Holcomb identifies 5 key areas of focus for Indiana's future

Lt. Gov.-elect Suzanne Crouch and Gov.-elect Eric Holcomb celebrate their win on election night.

By Shelby Mullis

In one of his first public addresses as governor-elect, Eric Holcomb previewed his plan to create a stronger, more diverse economy and an affordable state government for Hoosier taxpayers.

Promising a more in-depth look at these areas when the session kicks off in three weeks, Holcomb gave a glimpse of five areas of focus at the annual Bingham Greenbaum Doll LLP Legislative Conference Wednesday.

Reminiscing over the last six months spent on the campaign trail, Holcomb referred to 2016 as a year of surprises. John Gregg, who ran against Holcomb in the governor’s race and introduced Holcomb to the stage, joked about surprises as well.

“I had planned on being here today,” Gregg laughed, referring to his Election Day defeat.

Holcomb called Gregg a member of “Team Indiana” — a team that will take Indiana to the next level.

“We’ve laid a strong foundation and where we sit right now goes well for where we are going,” Holcomb said. “In this world of uncertainty, Indiana has become a place of certainty. We’re no longer a flyover state or flyover country. In fact, we’re just the opposite.”

Strengthen and diversify economy

Holcomb said his goal is to make Indiana a “jobs magnet.” Further strengthening the economy is what Holcomb calls the basis for all other goals to be achieved.

“If we’re not growing as a state, that opportunity will allude us for progress,” he said. “It will vanish.”

Develop “long-term, data-driven” state and local infrastructure program

“We need to invest in ways that will take Indiana around the world and the world back to Indiana,” Holcomb said.
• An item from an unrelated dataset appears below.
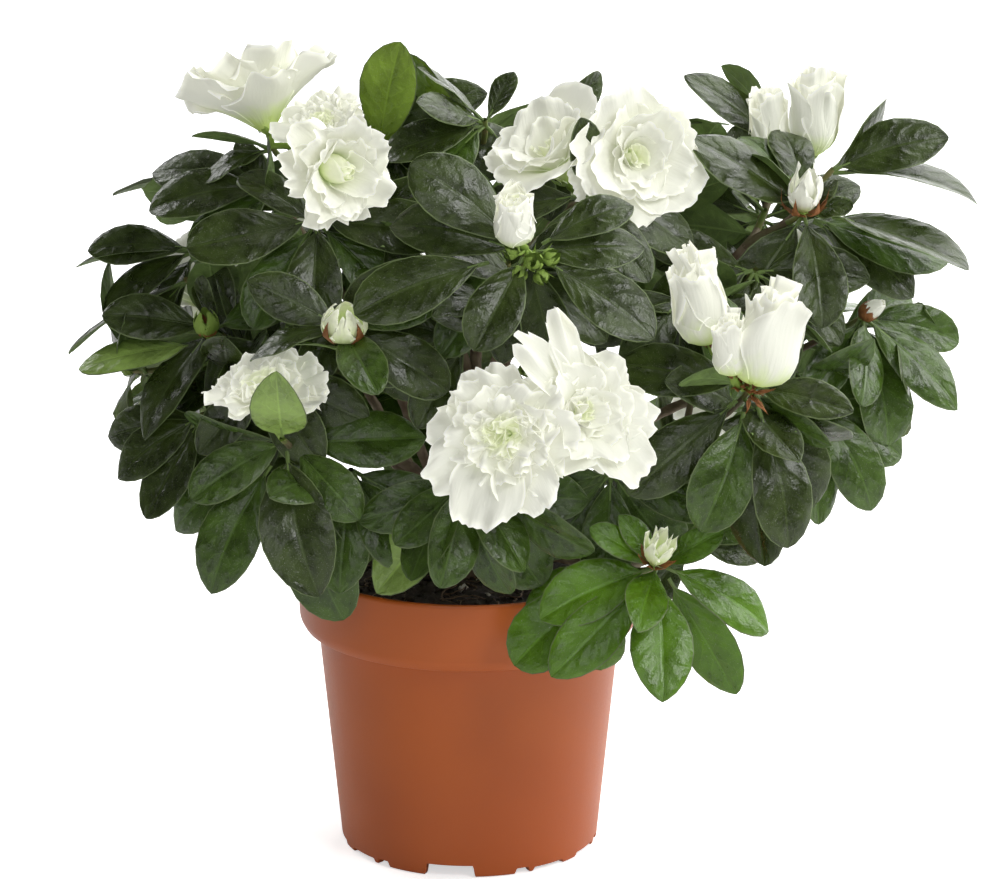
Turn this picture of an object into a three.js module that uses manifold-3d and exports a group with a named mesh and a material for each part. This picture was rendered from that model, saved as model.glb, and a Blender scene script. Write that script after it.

Through a number of transformational projects, including the addition of new bridges and the Interstate 69 expansion, Holcomb said Indiana will live up to the Crossroad of America name, motto and mission.

“Educate, recruit, train and retrain” workforce

With more than a million Hoosier jobs needing filled over the next 10 years due to retirement and the addition of more jobs, Holcomb said, the need to begin training the workforce is becoming more prominent.

Crush the drug epidemic

A widely-discussed issue across the state of Indiana, the drug epidemic, was addressed several times by both Holcomb and Gregg during the election season.

During his time in office, Holcomb said he aims to “kill the drug epidemic.”

Deliver “good state government at a great taxpayer value”

Holcomb said in order for this to happen, “we’ll measure everything we do, double down on what’s working and quit what’s not.”

Holcomb also announced a new addition to his administration Wednesday. Allison Karns, who currently serves as public safety policy director on Gov. Mike Pence’s administration, will become Holcomb’s legislative director.